If I recall correctly, in the 1990s there was a so-called “paradigm shift” which produced a new bit of conventional wisdom that said people could no longer expect to have a slow, steady progression in one career with a single employer from graduation to retirement; that instead the norm would be for people to change employers and even careers every few years, with mobility, versatility and adaptability being key to long term success.
Except. What I’m seeing in my recent job search efforts is that a large number of companies seem to want to hire someone into a position who has been doing exactly that job. So if we’re supposed to be changing what we do every few years, how do you manage to break into another field when you don’t even get a look in because you don’t already have a long track record?
Now I already have had some success with career changes: I graduated with an engineering degree and had a successful career in the aerospace field, at least until economic conditions made the industry downsize (I was one of those downsized in the process).
Having developed my computer skills during that phase of my professional life, I was fortunately able to transition to the IT world and had another successful career, starting with Programmer/Analyst responsibilities and working up to Project Management. During that time, I was posted to France for 4 years to the company’s head office to work as the project manager on an implementation of a global system. After returning to Canada, there was some restructuring in the company’s North American IT operations, and my position was eliminated.
The next of my careers ended up being in management, in the field of Customer Care. Huh? From engineering to IT, that doesn’t seem such a leap perhaps. But customer service?

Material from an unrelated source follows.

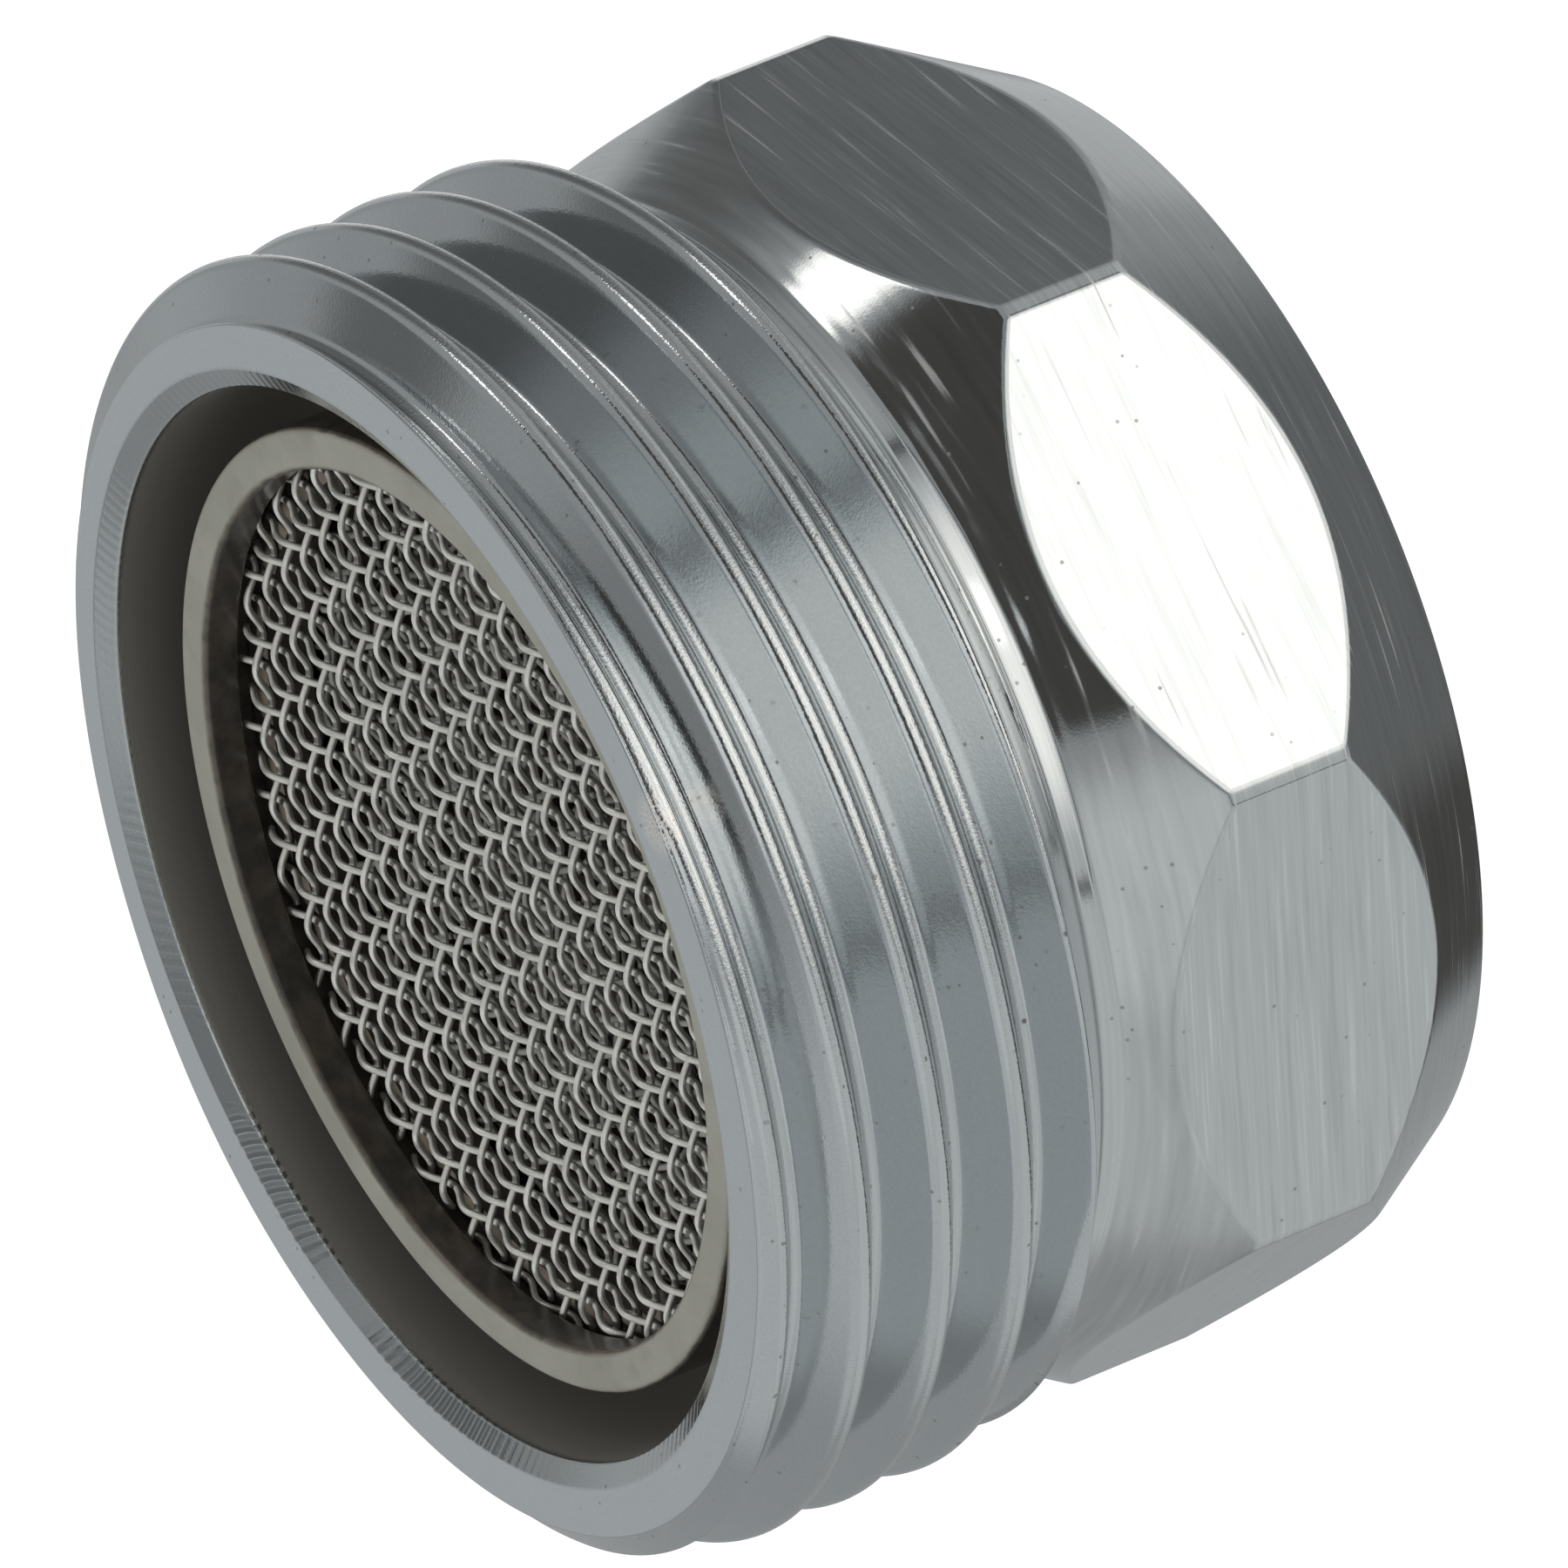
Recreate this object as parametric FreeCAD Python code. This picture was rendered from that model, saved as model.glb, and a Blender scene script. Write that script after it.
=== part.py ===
import FreeCAD, Part
import math
import os
from FreeCAD import Vector

# Threaded adapter with a drop-in aerator, in millimetres.
# The flow axis is Z: the inlet end face lies on Z = 0 and the outlet end faces up.

# Overall body
body_height = 17.05
spanner_width = 24.8
corner_diameter = 26.72
flat_count = 8
inlet_rim_diameter = 22.8
inlet_cone_angle = 30.0
corner_land_length = 2.67
outlet_cone_angle = 31.5

# Male pipe thread, 55 degree form, size G3/4, with narrow flats for its small roundings
thread_major_diameter = 26.44
thread_pitch = 1.8143
thread_flank_angle = 27.5
thread_crest_flat = 0.3024
thread_root_flat = 0.3024
thread_phase_angle = 126.8
thread_taper = 0.0
groove_overrun = 0.12

# Relief groove between the thread and the spanner section
relief_depth = 0.21
relief_length = 0.45
relief_chamfer_length = 1.05

# Outlet end face, whose bore leaves a wall under the thread
outlet_wall = 1.1383
outlet_bore_chamfer_width = 0.43
outlet_bore_chamfer_depth = 0.25
outlet_chamfer_width = 0.92
outlet_chamfer_length = 0.85

# Inlet socket for a fine thread M22 x 1: its bore is the crest of the turns, which are too fine to model here
inlet_bore_diameter = 20.92
inlet_thread_length = 4.15
inlet_entry_chamfer = 0.15
seat_groove_diameter = 22.3
seat_height = 7.2
seat_ledge_thickness = 1.2
seat_ledge_width = 0.97

# Insert sleeve
sleeve_clearance = 0.15
sleeve_wall = 0.5
sleeve_length = 9.85
insert_clearance = 0.1
sleeve_flange_thickness = 1.0
lip_thickness = 0.8
lip_width = 0.86
lip_edge_width = 0.32
lip_edge_height = 0.3
air_slot_count = 8
air_slot_width = 4.4
air_slot_height = 2.0
air_slot_gap = 0.9
slot_overrun = 1.0

# Stack of pieces inside the sleeve
stack_clearance = 0.05
screen_thickness = 0.42
screen_count = 3
screen_pitch = 0.8
screen_wire = 0.16
screen_angle = 47.5
outlet_screen_gap = 1.2
outlet_pitches_per_gap = 2
inner_screen_gap = 0.5
inner_pitches_per_gap = 3
spacer_ring_height = 1.0
spacer_ring_wall = 0.7
support_tube_wall = 0.55
jet_disc_thickness = 1.2
jet_slot_count = 20
jet_slot_width = 0.7
jet_slot_inner_radius = 4.2
jet_slot_outer_radius = 7.6
strainer_ledge = 0.85
strainer_wall = 0.3
strainer_depth = 1.7
strainer_base_diameter = 11.0
strainer_gap = 0.9
strainer_gap_pitch = 1.6

# Sealing washer
washer_thickness = 1.8
washer_inner_diameter = 15.6

# Places worked out from the sizes above
corner_radius = corner_diameter / 2
crest_radius = thread_major_diameter / 2
thread_depth = (thread_pitch - thread_crest_flat - thread_root_flat) / (2 * math.tan(math.radians(thread_flank_angle)))
root_radius = crest_radius - thread_depth
relief_radius = root_radius - relief_depth
outlet_land_radius = crest_radius - outlet_chamfer_width
outlet_bore_radius = root_radius - outlet_wall
seat_ledge_radius = outlet_bore_radius - seat_ledge_width
corner_land_low = (corner_radius - inlet_rim_diameter / 2) / math.tan(math.radians(inlet_cone_angle))
corner_land_high = corner_land_low + corner_land_length
relief_low = corner_land_high + (corner_radius - relief_radius) / math.tan(math.radians(outlet_cone_angle))
relief_high = relief_low + relief_length
thread_low = relief_high + relief_chamfer_length
ledge_top = seat_height + seat_ledge_thickness
flange_low = seat_height - sleeve_flange_thickness
flange_radius = inlet_bore_diameter / 2 - insert_clearance
lip_height = flange_low + sleeve_length
sleeve_radius = seat_ledge_radius - sleeve_clearance
sleeve_inner_radius = sleeve_radius - sleeve_wall
lip_inner_radius = sleeve_radius - lip_width
stack_radius = sleeve_inner_radius - stack_clearance
stack_top = lip_height - lip_thickness
screen_step = screen_thickness + spacer_ring_height
outlet_gap_pitch = outlet_pitches_per_gap * screen_pitch
inner_gap_pitch = inner_pitches_per_gap * screen_pitch
screen_lows = [stack_top - screen_thickness - index * screen_step for index in range(screen_count)]
strainer_frame_high = flange_low + jet_disc_thickness
jet_disc_high = strainer_frame_high + jet_disc_thickness
air_slot_low = ledge_top + air_slot_gap


def ring_face(points):
    """Face in the XZ plane from (radius, height) corners."""
    corners = [Vector(radius, 0, height) for radius, height in points]
    return Part.Face(Part.makePolygon(corners + corners[:1]))


def turned(points, angle=360.0):
    """Solid turned about Z from (radius, height) corners."""
    return ring_face(points).revolve(Vector(0, 0, 0), Vector(0, 0, 1), angle)


def tube(outer_radius, inner_radius, low, high):
    """Plain ring between two radii and two heights."""
    return turned([(inner_radius, low), (outer_radius, low), (outer_radius, high), (inner_radius, high)])


def turned_about(shape, angle):
    """Copy of a shape turned about Z."""
    copy = shape.copy()
    copy.rotate(Vector(0, 0, 0), Vector(0, 0, 1), angle)
    return copy


def around(shape, count, start=0.0):
    """Copies of a shape spread evenly about Z."""
    return [turned_about(shape, start + index * 360.0 / count) for index in range(count)]


def gap_grid(pitch, side, limit_radius, low, high):
    """Square holes along Z on a square grid, all of them inside a circle."""
    reach = int(limit_radius / pitch) + 1
    holes = []
    for row in range(-reach, reach + 1):
        for column in range(-reach, reach + 1):
            x = row * pitch + pitch / 2
            y = column * pitch + pitch / 2
            if math.hypot(x, y) + side < limit_radius:
                holes.append(Part.makeBox(side, side, high - low, Vector(x - side / 2, y - side / 2, low)))
    return holes


def spanner_section():
    """Lower half of the body: two cones and the corner land, with the flats cut across them."""
    section = turned([
        (0, 0),
        (inlet_rim_diameter / 2, 0),
        (corner_radius, corner_land_low),
        (corner_radius, corner_land_high),
        (relief_radius, relief_low),
        (relief_radius, relief_high),
        (0, relief_high),
    ])
    side = 2 * corner_radius
    block = Part.makeBox(side, side, relief_high, Vector(spanner_width / 2, -side / 2, 0))
    return section.cut(around(block, flat_count))


def thread_blank():
    """Upper half of the body before threading: the run-in cone, the crest and the lead chamfer."""
    return turned([
        (0, relief_high),
        (relief_radius, relief_high),
        (crest_radius, thread_low),
        (crest_radius, body_height - outlet_chamfer_length),
        (outlet_land_radius, body_height),
        (0, body_height),
    ])


def thread_cutter():
    """Helical groove with straight flanks and a narrow root, wide enough to leave a crest as narrow."""
    root_half = thread_root_flat / 2
    outer_radius = crest_radius + groove_overrun
    outer_half = root_half + (outer_radius - root_radius) * math.tan(math.radians(thread_flank_angle))
    corners = [
        Vector(root_radius, 0, -root_half),
        Vector(root_radius, 0, root_half),
        Vector(outer_radius, 0, outer_half),
        Vector(outer_radius, 0, -outer_half),
    ]
    profile = Part.makePolygon(corners + corners[:1])
    # The groove starts in the clear space of the relief and ends one pitch past the outlet face.
    start_height = relief_low - root_half
    helix = Part.makeLongHelix(thread_pitch, body_height + thread_pitch - start_height, root_radius, thread_taper)
    cutter = turned_about(Part.Wire(helix).makePipeShell([profile], True, True), thread_phase_angle)
    cutter.translate(Vector(0, 0, start_height))
    return cutter


def adapter_body():
    """Turned brass body with its male thread, flats, outlet bore, seat ledge and inlet socket."""
    blank = thread_blank().cut(thread_cutter())
    solid = spanner_section().fuse(blank)
    chamfer_low = body_height - outlet_bore_chamfer_depth
    chamfer_radius = outlet_bore_radius + outlet_bore_chamfer_width
    bore = turned([
        (0, 0),
        (inlet_bore_diameter / 2 + inlet_entry_chamfer, 0),
        (inlet_bore_diameter / 2, inlet_entry_chamfer),
        (inlet_bore_diameter / 2, inlet_entry_chamfer + inlet_thread_length),
        (seat_groove_diameter / 2, inlet_entry_chamfer + inlet_thread_length),
        (seat_groove_diameter / 2, seat_height),
        (seat_ledge_radius, seat_height),
        (seat_ledge_radius, ledge_top),
        (outlet_bore_radius, ledge_top),
        (outlet_bore_radius, chamfer_low),
        (chamfer_radius, body_height),
        (0, body_height),
    ])
    return solid.cut(bore)


def aerator_sleeve():
    """Flanged cup whose lip turns in over the screens, with air slots in its wall."""
    shell = turned([
        (sleeve_inner_radius, flange_low),
        (flange_radius, flange_low),
        (flange_radius, seat_height),
        (sleeve_radius, seat_height),
        (sleeve_radius, lip_height - lip_edge_height),
        (sleeve_radius - lip_edge_width, lip_height),
        (lip_inner_radius, lip_height),
        (lip_inner_radius, stack_top),
        (sleeve_inner_radius, stack_top),
    ])
    return shell.cut(air_slots(sleeve_inner_radius, sleeve_wall))


def air_slots(inner_radius, wall):
    """Boxes through a wall of the insert, in line with each other from one wall to the next."""
    slot = Part.makeBox(wall + 2 * slot_overrun, air_slot_width, air_slot_height,
                        Vector(inner_radius - slot_overrun, -air_slot_width / 2, air_slot_low))
    return around(slot, air_slot_count)


def woven_screen(low, gap_pitch, gap):
    """Wire cloth as one wall in a flat rim: ridges along one way, with rows of gaps between them."""
    high = low + screen_thickness
    cloth_radius = lip_inner_radius
    groove_width = gap_pitch - screen_wire
    groove_depth = (screen_thickness - screen_wire) / 2
    half_count = int(cloth_radius / gap_pitch)
    grooves = []
    for index in range(-half_count - 1, half_count + 1):
        side = index * gap_pitch + screen_wire / 2
        groove = Part.makeBox(2 * cloth_radius, groove_width, groove_depth,
                              Vector(-cloth_radius, side, high - groove_depth))
        grooves.append(groove)
    field = Part.makeCylinder(cloth_radius, screen_thickness, Vector(0, 0, low))
    ribbed = Part.makeCylinder(stack_radius, screen_thickness, Vector(0, 0, low))
    ribbed = ribbed.cut([groove.common(field) for groove in grooves])
    gaps = gap_grid(gap_pitch, gap, cloth_radius, low, high)
    return turned_about(ribbed.cut(gaps), screen_angle)


def support_tube():
    """Tube that carries the screens on the jet disc, with windows beside the air slots."""
    body = tube(stack_radius, stack_radius - support_tube_wall, jet_disc_high, screen_lows[-1])
    return body.cut(air_slots(stack_radius - support_tube_wall, support_tube_wall))


def jet_disc():
    """Plate on the strainer frame, whose narrow radial slots make the jets."""
    plate = Part.makeCylinder(stack_radius, jet_disc_thickness, Vector(0, 0, strainer_frame_high))
    slot = Part.makeBox(jet_slot_outer_radius - jet_slot_inner_radius, jet_slot_width, jet_disc_thickness,
                        Vector(jet_slot_inner_radius, -jet_slot_width / 2, strainer_frame_high))
    return plate.cut(around(slot, jet_slot_count))


def strainer_frame():
    """Ring between the washer and the jet disc, which holds the rim of the strainer."""
    return tube(stack_radius, stack_radius - strainer_ledge, flange_low, strainer_frame_high)


def strainer_mesh():
    """Wire cloth pressed into a shallow dish that stands out towards the inlet, with its rim in the frame."""
    edge_radius = stack_radius - strainer_ledge
    base_radius = strainer_base_diameter / 2
    base_low = strainer_frame_high - strainer_depth
    base_high = base_low + strainer_wall
    dish = turned([
        (0, base_low),
        (base_radius, base_low),
        (edge_radius, strainer_frame_high - strainer_wall),
        (edge_radius, strainer_frame_high),
        (base_radius, base_high),
        (0, base_high),
    ])
    return dish.cut(gap_grid(strainer_gap_pitch, strainer_gap, base_radius, base_low, base_high))


def sealing_washer():
    """Flat rubber ring under the flange of the sleeve."""
    return tube(flange_radius, washer_inner_diameter / 2, flange_low - washer_thickness, flange_low)


def spacer_ring(high):
    """Ring between two screens."""
    return tube(stack_radius, stack_radius - spacer_ring_wall, high - spacer_ring_height, high)


pieces = {
    "adapter_body": adapter_body(),
    "aerator_sleeve": aerator_sleeve(),
    "outlet_screen": woven_screen(screen_lows[0], outlet_gap_pitch, outlet_screen_gap),
    "outer_spacer_ring": spacer_ring(screen_lows[0]),
    "middle_screen": woven_screen(screen_lows[1], inner_gap_pitch, inner_screen_gap),
    "inner_spacer_ring": spacer_ring(screen_lows[1]),
    "inner_screen": woven_screen(screen_lows[2], inner_gap_pitch, inner_screen_gap),
    "support_tube": support_tube(),
    "jet_disc": jet_disc(),
    "strainer_frame": strainer_frame(),
    "strainer_mesh": strainer_mesh(),
    "sealing_washer": sealing_washer(),
}

os.makedirs("parts", exist_ok=True)
for node, shape in pieces.items():
    box = shape.BoundBox
    print(node, "solids", len(shape.Solids), "faces", len(shape.Faces), "valid", shape.isValid(),
          "volume", round(shape.Volume, 2), "z", round(box.ZMin, 3), round(box.ZMax, 3))
    shape.exportStep("parts/" + node + ".step")
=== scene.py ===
import math

import bmesh
import bpy
import numpy as np
from bpy.props import FloatProperty, FloatVectorProperty, IntProperty, PointerProperty
from mathutils import Matrix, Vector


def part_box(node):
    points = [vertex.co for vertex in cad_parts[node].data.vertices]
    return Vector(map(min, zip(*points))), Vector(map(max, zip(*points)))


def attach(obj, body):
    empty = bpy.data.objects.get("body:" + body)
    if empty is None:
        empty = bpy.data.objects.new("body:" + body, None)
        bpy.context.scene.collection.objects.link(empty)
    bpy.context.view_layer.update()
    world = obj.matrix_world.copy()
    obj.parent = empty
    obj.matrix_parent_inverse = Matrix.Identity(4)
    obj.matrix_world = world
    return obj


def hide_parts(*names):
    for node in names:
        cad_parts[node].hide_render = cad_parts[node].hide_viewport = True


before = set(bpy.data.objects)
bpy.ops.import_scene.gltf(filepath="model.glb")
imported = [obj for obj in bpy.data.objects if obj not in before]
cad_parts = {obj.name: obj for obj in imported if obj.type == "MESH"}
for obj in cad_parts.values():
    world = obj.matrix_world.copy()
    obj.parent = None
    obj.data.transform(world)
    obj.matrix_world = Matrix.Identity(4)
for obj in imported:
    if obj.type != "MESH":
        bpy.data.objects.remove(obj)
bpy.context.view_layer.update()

bl_info = {
    "name": "Threaded adapter with aerator",
    "version": (1, 0, 0),
    "blender": (4, 5, 0),
    "location": "View3D > Sidebar > Adapter",
    "description": "Builds the fine surfaces and finishes of the adapter around its solid parts",
    "category": "Object",
}

MM = 0.001
BODY_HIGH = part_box("adapter_body")[1]


def length(name, description, millimetres):
    """A length property whose default is given in millimetres."""
    return FloatProperty(name=name, description=description, default=millimetres * MM, min=0.0,
                         precision=5, subtype="DISTANCE", unit="LENGTH")


def angle(name, description, degrees):
    """An angle property whose default is given in degrees."""
    return FloatProperty(name=name, description=description, default=math.radians(degrees),
                         subtype="ANGLE", unit="ROTATION")


def colour(name, description, red, green, blue):
    """A colour property."""
    return FloatVectorProperty(name=name, description=description, default=(red, green, blue),
                               min=0.0, max=1.0, size=3, subtype="COLOR")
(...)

Well, it’s not such a leap really. Throughout my careers, I had excelled at serving internal customers; in particular I had a strong philosophy that ultimately what I did to help them was in support of what they did to serve the company’s external customers and they are the ones who buy the products that paid my salary.
I was fortunate; the company that hired me as a Manager of Customer Care saw that I possessed the characteristics they needed to supervise a customer service group and look after the needs of demanding customers. My technical background was also useful as they manufacture an engineered product that is sold primarily through industrial distribution channels and to OEMs. My computer background was another key for this position, as it involved managing and developing strategic enhancements to the company’s customer-only extranet.
This job ended when a re-organization of the management group occurred due to a change in the company’s strategic objectives.
So, with a track record of adapting successfully to new career challenges, you’d think I would be perfectly placed with regard to the “career mobility paradigm”. But it seems like this is not the case, and perhaps it’s because of another recent paradigm or two: “Shareholder Value” and “Sarbanes-Oxley/Good Corporate Governance”.
Companies are afraid, it would seem (at least from my perspective), that hiring someone into a position that isn’t an exact clone of the job description is too risky. And risk is, these days, unacceptable from a shareholder value point of view; I’m less certain of the corporate governance effects but I suspect that increased attention to “internal controls” makes everyone a little more nervous when it comes to making a decision that could end up being questioned.
So, there we are. Is the career mobility paradigm dead, killed off by the power of risk-averse investors? I’d be interested to find out what other people’s recent experience is telling them about this subject.